Screening starts with a blood test measuring aldosterone and renin, a hormone that normally stimulates aldosterone production. In Conn’s disease, aldosterone is high while renin is suppressed, because the adrenal glands are producing aldosterone on their own without renin’s signal. The ratio of aldosterone to renin (the ARR) serves as the primary screening tool. An ARR above 20 when using standard immunoassay measurements, combined with suppressed renin and aldosterone at or above 10 ng/dL, points toward the diagnosis.

The most recent Endocrine Society guidelines suggest that all individuals with hypertension be screened using this aldosterone-to-renin ratio, not just those with low potassium. This represents a shift from earlier practice, which reserved screening for more obvious cases.

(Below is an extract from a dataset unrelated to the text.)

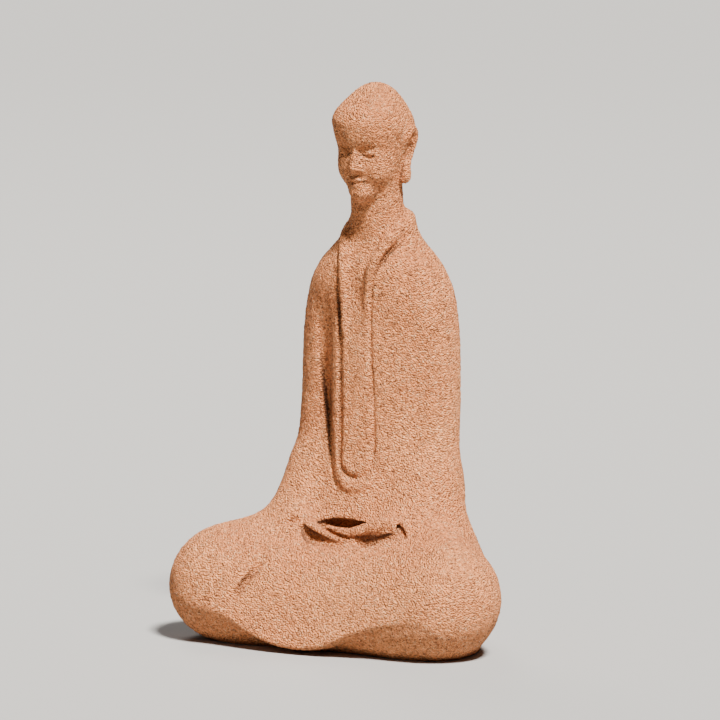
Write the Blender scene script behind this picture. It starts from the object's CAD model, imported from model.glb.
"""A seated figure in meditation, of coarse unglazed clay, on a pale floor.

The figure is one field: a function that is negative inside the clay and positive outside. Rounded
forms are blended into it, folds raise or sink it, and a fine grid finds where it crosses zero. The
forms are in millimetres, the figure faces -Y, and its trunk stands on the Z axis.
"""

import math

import bmesh
import bpy
import numpy as np
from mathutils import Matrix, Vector


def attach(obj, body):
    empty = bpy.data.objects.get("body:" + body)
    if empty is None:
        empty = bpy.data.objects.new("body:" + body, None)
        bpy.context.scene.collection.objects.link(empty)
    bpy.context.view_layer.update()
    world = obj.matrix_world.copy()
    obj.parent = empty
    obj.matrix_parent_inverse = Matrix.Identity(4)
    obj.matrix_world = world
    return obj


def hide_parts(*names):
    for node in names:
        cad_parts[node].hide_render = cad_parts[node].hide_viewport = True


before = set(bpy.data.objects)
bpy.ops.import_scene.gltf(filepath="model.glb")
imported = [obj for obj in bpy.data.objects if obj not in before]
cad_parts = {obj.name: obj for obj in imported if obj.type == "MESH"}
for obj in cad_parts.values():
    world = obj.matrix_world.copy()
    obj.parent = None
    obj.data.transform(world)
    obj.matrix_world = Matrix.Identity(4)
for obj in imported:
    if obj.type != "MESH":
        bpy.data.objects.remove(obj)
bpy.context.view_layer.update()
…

After a positive screen, determining whether the excess aldosterone comes from one gland or both is the next step. CT scans can sometimes reveal a tumor, but imaging alone is unreliable. Adrenal vein sampling, where blood is drawn directly from the veins draining each adrenal gland, remains the gold standard for pinpointing the source. The procedure is technically demanding. Success rates vary by operator, averaging around 82% but ranging from 0% to 100% depending on experience. Newer imaging techniques like rotational angiography have pushed success rates toward 100% at centers that use them. When sampling successfully identifies a one-sided source, pathology confirms the diagnosis 94% of the time.

Treatment for One-Sided Disease

When the problem is a single adenoma on one adrenal gland, surgery to remove that gland is the primary treatment. The operation is typically done laparoscopically, meaning small incisions and a relatively quick physical recovery.

Potassium and sodium levels normalize in virtually all patients within six months of surgery, and aldosterone levels return to normal as well. Blood pressure improvement is more variable. In one study tracking patients over two years, about 14% achieved complete resolution of their high blood pressure and were able to stop all medications. Another 46% experienced significant improvement, needing fewer medications at lower doses. The remaining patients continued to have persistent hypertension, though their potassium-related symptoms resolved.

Several factors predict whether blood pressure will fully normalize after surgery. Younger patients, those with a shorter history of hypertension before diagnosis, and those taking fewer blood pressure medications tend to do better. Nearly 30% of patients in long-term follow-up shifted categories over two years, some improving and others worsening, which means regular blood pressure monitoring remains important even after a successful operation.

Treatment for Two-Sided Disease

When both adrenal glands are overactive, surgery is not the answer because removing both glands would leave you unable to produce essential hormones. Instead, treatment relies on medications that block aldosterone’s effects at the receptor level.

The older and more widely used option is spironolactone, which is effective but carries a notable side effect: roughly 9% of patients develop breast tissue enlargement (gynecomastia), particularly men. It can also cause breast tenderness and menstrual irregularities. A newer alternative, eplerenone, is more selective in how it blocks aldosterone and does not cause gynecomastia. Its shorter duration of action means it often needs to be taken twice daily for optimal effect. Both medications carry a risk of raising potassium too high, which requires periodic blood work to monitor.

For most people with bilateral disease, medication is a lifelong commitment. The goal is to bring blood pressure under control, restore normal potassium levels, and reduce the excess cardiovascular damage that aldosterone causes over time.